Why Do We Give?
Why is it that we give to others around the holiday season? Do we instinctively feel an innate desire (at the same time every year) to do something nice for them? Are we succumbing to marketing forces and great sales during the season of giving? Do we fear what would happen if we did not give gifts each December? (Tongue-in-cheek, this may be the case for some individuals.) Like a good scientist (Santa, I hope you are listening), I need to see what stories the data tell.
Analyzing a large community dataset, I found that the personality characteristic with the greatest relationship to those self-described as “giving” is the Hogan personality scale Interpersonal Sensitivity. This scale measures the degree to which a person is socially sensitive, perceptive, tactful, and skilled at maintaining relationships. This doesn’t necessarily answer whether we are sensitive and perceptive and thus react by giving gifts, or whether we give gifts to proactively build and maintain relationships. Nonetheless, this does suggest that, overall, those who are more socially sensitive and skilled at building and maintaining relationships are also self-described as giving.
Giving was also positively associated with good health practices and, when asked “How would you rate your health now?” giving individuals rated their health status more favorably than non-giving individuals. Finally, this study found that self-described “giving” individuals more positively endorsed the item “I am happy with my life.” Could it be that people in better mental and physical health are more likely to give? Perhaps. Conversely, giving to others may actually be what helps us to feel good. Either way, these results suggest that giving is associated with good health, and similar research corroborates a positive relationship between social relationships and health (e.g., House, Landis, & Umberson, 1988).

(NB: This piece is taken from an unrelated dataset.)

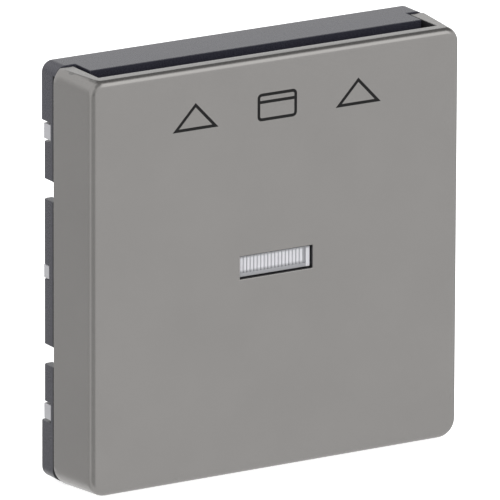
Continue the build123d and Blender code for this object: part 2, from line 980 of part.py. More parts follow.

There are a couple key take-aways from these findings. Some people may be more pre-disposed to give during the holiday season based on their personality. However, if you don’t score high on the Interpersonal Sensitivity scale, don’t worry. Although not all individuals have innate tendencies driving them to give to others, overall those who are self-described as giving individuals are more likely to rate their current health status favorably and to be happy with their life.
So do we really give entirely for the benefit of others? Or do we attain some benefits ourselves through giving, such as positive emotions that motivate us to continue giving? Whatever the cause, the outcome of giving is likely to be positive for both the giver and recipient. So go ahead, and give a little.